Merval Pereira: Manual da pequena política

Candidatos devem dizer o que um determinado grupo quer ouvir, ensina o manual ‘Como ganhar uma eleição’.
Foto: Fábio Rodrigues Pozzebom/Agência Brasil
Foto: Fábio Rodrigues Pozzebom/Agência Brasil

Candidatos devem dizer o que um determinado grupo quer ouvir, ensina o manual ‘Como ganhar uma eleição’

Comparar as campanhas eleitorais na Antiga Roma com a atuação política atual serve de escusa para os que fazem a “pequena política”, que alegam que esse toma lá dá cá existe desde sempre, mas também de ensinamento histórico para que prevaleça a “grande política” que predominava, principalmente, em Roma no século I d.C. No início deste ano eleitoral, escrevi sobre o livro “A campanha eleitoral na Roma Antiga”, do historiador alemão Karl-Wilhelm Weeber. Nele havia referência a um pequeno manual da campanha eleitoral, atribuído a Quinto Túlio Cícero, para orientar seu irmão mais velho, o grande orador Marco Túlio, que foi eleito cônsul em 63 a.C.

Em boa hora a editora Bazar do Tempo está lançando a tradução em português do manual, com o título “Como ganhar uma eleição: Um manual da Antiguidade Clássica para os dias de hoje”. Nesse texto, Quinto Cícero enumera uma série de estratégias para uma campanha bem-sucedida. Algumas dessas, destacadas na apresentação por Philip Freeman, PhD por Harvard em Antiguidade Clássica, subsistem até hoje:

Prometa tudo a todos. Exceto nos casos mais extremos, os candidatos devem dizer o que um determinado grupo quer ouvir. Diga aos conservadores que você tem repetidamente apoiado valores tradicionais. Diga aos progressistas que você sempre esteve do lado deles. Depois da eleição, você pode explicar a todo mundo que adoraria ajudá-los, mas, infelizmente, circunstâncias fora do seu controle o impediram.

Cobre todos os favores. É hora de delicadamente (ou não tão delicadamente) lembrar a quem ajudou que eles são seus devedores. Se alguém não dever nenhuma obrigação a você, deixe que saibam que o apoio deles agora porá você em débito para com eles no futuro. E depois de eleito você estará em condições de ajudá-los quando eles precisarem.

Não saia da cidade. Na época de Marco Cícero, isto significava permanecer perto de Roma. Para os políticos modernos, isto significa estar no lugar certo, fazendo campanha corpo a corpo com os eleitores-chave. Não existe dia livre para um candidato sério. Você pode tirar férias depois que vencer. Puxe o saco dos eleitores abertamente. Marco Cícero era sempre educado, mas podia ser formal e distante. Quinto alerta que ele precisa ser mais receptivo com os eleitores. Olhe nos olhos deles, bata nas costas deles, e diga que eles são importantes. Faça os eleitores acreditarem que você se importa realmente com eles.

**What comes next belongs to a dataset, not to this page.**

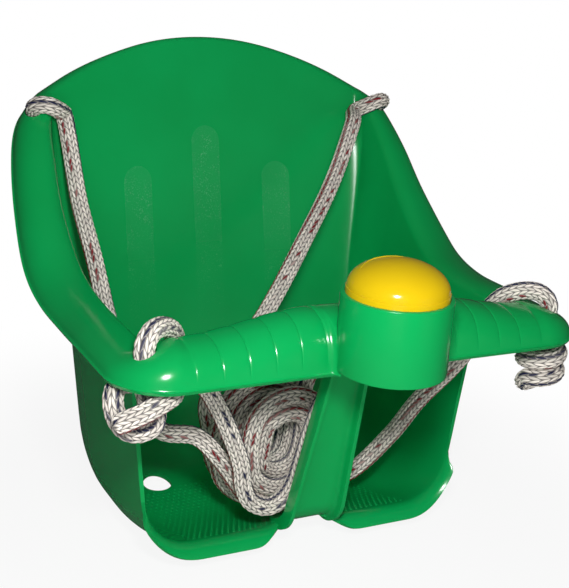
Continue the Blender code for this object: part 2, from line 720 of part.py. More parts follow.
def build_plate(parts, tools):
    """The plate that closes the cup from below, bored for the reed and the screws."""
    material = plastic("green_plate", GREEN, 0.40)
    under = CUP_BASE_Z + PLATE_INSET
    plate = cylinder("horn_base_plate", CUP_RADIUS - CUP_WALL - CLEARANCE, under,
                     under + PLATE_THICK, (0, CUP_Y, 0), parts, sides=48)
    plate.data.materials.append(material)
    reed = cylinder("reed_bore", REED_RADIUS + CLEARANCE, under - 0.01, under + 0.01,
                    (0, CUP_Y, 0), tools, sides=24)
    boolean(plate, "DIFFERENCE", reed)
    for index, (x, y) in enumerate(screw_places()):
        hole = cylinder(f"screw_hole_{index + 1}", SCREW_RADIUS + 2 * CLEARANCE, under - 0.01,
                        under + 0.01, (x, y, 0), tools, sides=12)
        boolean(plate, "DIFFERENCE", hole)
    return plate


def build_screws(parts, tools):
    """Pan-head screws up through the plate into the cup's lugs."""
    material = plastic("zinc_screw", (0.60, 0.60, 0.62, 1.0), 0.35)
    seat_z = CUP_BASE_Z + PLATE_INSET - CLEARANCE
    profile = ((0, seat_z + SCREW_LENGTH), (SCREW_RADIUS * 0.6, seat_z + SCREW_LENGTH),
               (SCREW_RADIUS, seat_z + SCREW_LENGTH - SCREW_RADIUS), (SCREW_RADIUS, seat_z),
               (SCREW_HEAD, seat_z), (SCREW_HEAD, seat_z - 0.5 * SCREW_HEAD_HIGH),
               (0.7 * SCREW_HEAD, seat_z - SCREW_HEAD_HIGH), (0, seat_z - SCREW_HEAD_HIGH))
    screws = []
    for index, (x, y) in enumerate(screw_places()):
        screw = turned(f"plate_screw_{index + 1}", profile, parts, material, steps=12)
        screw.location = (x, y, 0)
        screws.append(screw)
    return screws


# ---------------------------------------------------------------- the ropes
def smooth_points(route):
    """Closely spaced points of a smooth curve through the route's own points."""
    sizes = [(b - a).length for a, b in zip(route, route[1:])]
    ahead = [route[1] * 2 - route[2]] + list(route) + [route[-1] * 2 - route[-2]]
    points = []
    for index, size in enumerate(sizes):
        before, start, end, after = ahead[index:index + 4]
        leave = (end - before) / ((start - before).length + size) * size
        arrive = (after - start) / (size + (after - end).length) * size
        steps = max(4, int(size / 0.001))
        for step in range(steps):
            u = step / steps
            points.append(start * (2 * u ** 3 - 3 * u ** 2 + 1) + leave * (u ** 3 - 2 * u ** 2 + u)
                          + end * (3 * u ** 2 - 2 * u ** 3) + arrive * (u ** 3 - u ** 2))
    points.append(route[-1].copy())
    return points


def thinned(points):
    """Keep a point wherever the curve has turned by 30 degrees or run 2.2 diameters."""
    kept = [points[0]]
    run = 0.0
    heading = (points[1] - points[0]).normalized()
    for before, here, after in zip(points, points[1:], points[2:]):
        run += (here - before).length
        now = (after - here).normalized()
        if run > 2.2 * ROPE or now.dot(heading) < math.cos(math.radians(30)):
            kept.append(here)
            run = 0.0
            heading = now
    kept.append(points[-1])
    return kept


def least_gap(points):
    """Least gap between turns of a tube along the points, its close neighbours apart."""
    least = 1.0
    along = [0.0]
    for a, b in zip(points, points[1:]):
        along.append(along[-1] + (b - a).length)
    for i, a in enumerate(points):
        for j in range(i + 1, len(points)):
            if along[j] - along[i] > 2.6 * ROPE:
                least = min(least, (points[j] - a).length - ROPE)
    return least


def rope_tube(name, points, resolution, collection, material):
    """A capped tube of rope along its points."""
    curve = bpy.data.curves.new(name, "CURVE")
    curve.dimensions = "3D"
    curve.bevel_depth = ROPE / 2
    curve.bevel_resolution = resolution
    curve.use_fill_caps = True
    path = curve.splines.new("POLY")
    path.points.add(len(points) - 1)
    for place, point in zip(path.points, points):
        place.co = (*point, 1)
    curve.materials.append(material)
    item = bpy.data.objects.new(name, curve)
    collection.objects.link(item)
    return item


def knot_points(core, tail_angle, hand):
    """A stopper knot: down its core, then up round the core in turns, and a short tail."""
    points = [core + Vector((0, 0, z)) for z in (0.0180, 0.0080, -0.0040)]
    first = tail_angle - hand * 2 * math.pi * KNOT_TURNS
    ray = Vector((math.cos(first), math.sin(first), 0))
    points.append(core + ray * 0.0030 + Vector((0, 0, -0.0155)))
    points.append(core + ray * 0.0095 + Vector((0, 0, -0.0185)))
    steps = int(12 * KNOT_TURNS)
    for step in range(1, steps + 1):
        angle = first + hand * 2 * math.pi * KNOT_TURNS * step / steps
        ray = Vector((math.cos(angle), math.sin(angle), 0))
        z = -0.0140 + PITCH * KNOT_TURNS * step / steps
        points.append(core + ray * KNOT_RADIUS + Vector((0, 0, z)))
    away = Vector((-math.sin(angle), math.cos(angle), 0)) * hand
    points.append(points[-1] + (away + 0.35 * ray) * 0.6 * KNOT_TAIL)
    points.append(points[-1] + (away + 0.45 * ray) * 0.6 * KNOT_TAIL)
    return points


def hank_points(place, first, last, hand):
    """An oval hank that winds inward in one layer and outward in the next.

    place is the first layer's y and the middle's z, first and last the angles where the
    rope comes in and leaves, in turns, and hand the sense of winding.
    """
    y, z = place
    points = []
    begin = first
    end = last + 2 * HANK_TURNS
    count = round((end - begin) * HANK_POINTS)
    for step in range(count + 1):
        turn = begin + (end - begin) * step / count
        radius = HANK_RADIUS - PITCH * (HANK_TURNS - abs(turn - HANK_TURNS))
        layer = PITCH * smoothstep(HANK_TURNS - 0.25, HANK_TURNS + 0.25, turn)
        angle = math.pi + hand * 2 * math.pi * turn
        shift = HANK_STRAIGHT * max(-1.0, min(1.0, 2.2 * math.sin(angle)))
        points.append(Vector((HANK_X + radius * math.cos(angle), y + layer,
                              z + shift + radius * math.sin(angle))))
    for index, beside in ((0, 1), (-1, -2)):
        away = (points[index] - points[beside])
        away.y = 0
        tip = points[index] + away.normalized() * 1.05 * ROPE
        points.insert(0 if index == 0 else len(points), tip)
    return points


def leg_points(knot, over, route, hank_end, hank_next):
    """A rope's leg: its knot, up through the hole, over the rim and on to the hank."""
    away = (hank_end - hank_next).normalized()
    meet = hank_end + away * CLEARANCE
    points = list(reversed(knot)) + over + [Vector(point) for point in route]
    smooth = smooth_points(points + [meet + away * 1.1 * ROPE])
    return thinned(smooth) + [meet]


def build_ropes(parts):
    """The two ropes: four knotted legs and the two hanks between them."""
    material = plastic("braided_rope", (0.62, 0.58, 0.52, 1.0), 0.85)
    place, axis = rear_hole()
    outward = rim_frame(HOLE_REAR_STATION)[1]
    hanks = {
        "left": hank_points(HANK_LEFT, 0.07, -0.27, 1),
        "right": hank_points(HANK_RIGHT, -0.25, 0.0, -1),
    }
    for side, name in ((-1, "left"), (1, "right")):
        hank = hanks[name]
        if name == "left":
            rear_end, front_end = hank[:2], hank[:-3:-1]
            rear_route, front_route = ROUTE_LEFT_REAR, ROUTE_LEFT_FRONT
        else:
            rear_end, front_end = hank[:-3:-1], hank[:2]
            rear_route, front_route = ROUTE_RIGHT_REAR, ROUTE_RIGHT_FRONT
        rope_tube(f"rope_hank_{name}", hank, 1, parts, material)
        x, y = HOLE_FRONT
        knot = knot_points(Vector((side * x, y, 0.1440)), math.pi if side < 0 else 0.3, side)
        over = [Vector((side * px, py, pz)) for px, py, pz in (
            (0.1440, -0.1065, 0.1760), (0.1432, -0.1060, 0.1890), (0.1370, -0.1010, 0.1975),
            (0.1270, -0.0940, 0.1970), (0.1175, -0.0860, 0.1885), (0.1125, -0.0800, 0.1720))]
        front = leg_points(knot, over, front_route, *front_end)
        rope_tube(f"rope_front_{name}", front, 2, parts, material)

        hole, up, out = (Vector((side * v.x, v.y, v.z)) for v in (place, axis, outward))
        knot = knot_points(hole + Vector((side * 0.0020, 0.0160, -0.0420)), math.pi / 2, side)
        over = [hole + up * h - out * n for h, n in (
            (-0.0130, 0), (-0.0040, 0), (0.0060, 0), (0.0115, 0.0050), (0.0105, 0.0125),
            (0.0030, 0.0185), (-0.0090, 0.0205))]
        rear = leg_points(knot, over, rear_route, *rear_end)
        rope_tube(f"rope_rear_{name}", rear, 2, parts, material)
        for label, points in (("hank", hank), ("front", front), ("rear", rear)):
            length = sum((b - a).length for a, b in zip(points, points[1:]))
            print(f"rope_{label}_{name}: {len(points)} points, {length:.3f} m, "
                  f"least gap {1000 * least_gap(points):.2f} mm")


def main():
    clear_scene()
    parts = bpy.data.collections.new("toddler_bucket_swing")
    tools = bpy.data.collections.new("cutters")
    for collection in (parts, tools):
        bpy.context.scene.collection.children.link(collection)
    build_seat(parts, tools)
    build_dome(parts, tools)
    build_bellows(parts, tools)
    build_reed(parts, tools)
    build_plate(parts, tools)
    build_screws(parts, tools)
    build_ropes(parts)


main()
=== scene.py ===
"""Toddler bucket swing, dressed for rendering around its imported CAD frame.

The moulding, the pan's dots, the push dome, its bellows and the two ropes are modelled here at
full smoothness; the reed, plate and screws of the horn are the CAD solids with better finishes.
Metres, +Z up, the child faces -Y, X = 0 is the plane of symmetry.
"""

import logging
import math
from dataclasses import dataclass, field
from enum import Enum
from typing import Callable, Iterable, Sequence

import bmesh
import bpy
import numpy as np
from mathutils import Matrix, Vector

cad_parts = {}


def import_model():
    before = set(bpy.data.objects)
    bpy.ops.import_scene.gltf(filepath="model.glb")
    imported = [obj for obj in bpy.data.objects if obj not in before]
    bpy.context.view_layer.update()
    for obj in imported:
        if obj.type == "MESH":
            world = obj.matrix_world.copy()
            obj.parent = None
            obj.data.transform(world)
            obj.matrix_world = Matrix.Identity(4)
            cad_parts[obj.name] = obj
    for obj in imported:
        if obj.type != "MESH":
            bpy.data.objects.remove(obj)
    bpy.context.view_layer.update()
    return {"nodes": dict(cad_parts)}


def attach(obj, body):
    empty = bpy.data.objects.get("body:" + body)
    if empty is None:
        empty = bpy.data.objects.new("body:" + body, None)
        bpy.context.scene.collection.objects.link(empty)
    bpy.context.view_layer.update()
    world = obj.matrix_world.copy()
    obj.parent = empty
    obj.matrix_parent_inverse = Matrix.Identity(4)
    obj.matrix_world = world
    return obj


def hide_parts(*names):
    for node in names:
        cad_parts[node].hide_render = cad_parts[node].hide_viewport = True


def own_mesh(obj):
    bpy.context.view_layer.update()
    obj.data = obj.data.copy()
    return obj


LOG = logging.getLogger("bucket_swing")
CLEARANCE = 0.0003
Row = Sequence[float]


class Side(Enum):
    """The two sides of the seat, by the sign of X."""

    LEFT = -1
    RIGHT = 1


# ------------------------------------------------------------------ shared helpers
def smoothstep(low: float, high: float, value: float) -> float:
    """0 below low, 1 above high and a smooth step between."""
    part = min(1.0, max(0.0, (value - low) / (high - low)))
    return part * part * (3 - 2 * part)


def spline(rows: Sequence[Row], t: float) -> list[float]:
    """Catmull-Rom curve through rows of numbers.

    Args:
        rows: the numbers at equal steps of the parameter.
        t: the parameter, from 0 to 1.

    Returns:
        One number for each column.
    """
    last = len(rows) - 1
    place = min(max(t, 0.0), 1.0) * last
    index = min(int(place), last - 1)
    u = place - index
    ends = [rows[max(index - 1, 0)], rows[index], rows[index + 1], rows[min(index + 2, last)]]
    return [0.5 * (2 * b + (c - a) * u + (2 * a - 5 * b + 4 * c - d) * u ** 2
                   + (3 * b - a - 3 * c + d) * u ** 3) for a, b, c, d in zip(*ends)]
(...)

Dê esperança às pessoas. Até os eleitores mais cínicos querem acreditar em alguém. Dê às pessoas a sensação de que você pode tornar o mundo delas melhor, e elas se tornarão seus seguidores mais devotados — pelo menos até depois da eleição, quando você irá inevitavelmente desapontá-las. Mas nessa altura isso não fará mais diferença porque você já terá vencido.

O filósofo da política Newton Bignotto, especialista em Maquiavel, destaca em seu posfácio para o livro que esse contexto daquela Roma é mais próximo de nós do que pensamos: “Existia naquele tempo uma figura comum na cidade, que lembra nossos ‘operadores políticos’, os chamados repartidores (divisores). A função deles era dividir no interior das ‘tribos’ o dinheiro legal ou, muitas vezes, ilegal que lhes era destinado por meio de ‘doações’. Alguém se lembrou do caixa 2 das campanhas, ou das ‘contribuições não contabilizadas?’”

O problema era tão grave que várias leis foram aprovadas para tentar frear a influência do dinheiro nas eleições, como a Lex Flavia, que regulava o funcionamento dos banquetes e festas. Quinto sabia que seu irmão precisava escapar dessas armadilhas, usando de todo seu poder de convencimento: um pretendente ao consulado que ignorasse essa realidade e se portasse de forma ingênua seria irremediavelmente derrotado. Indispensável, embora discutível do ponto de vista ético, diz Quinto Cícero, era a fusão, em um só indivíduo, do homem bom (bonus vir) e o hábil contentor (bonus petitor). Ele definia assim, com brutal franqueza: “A primeira é a característica de um homem honesto; a segunda, de um bom candidato”.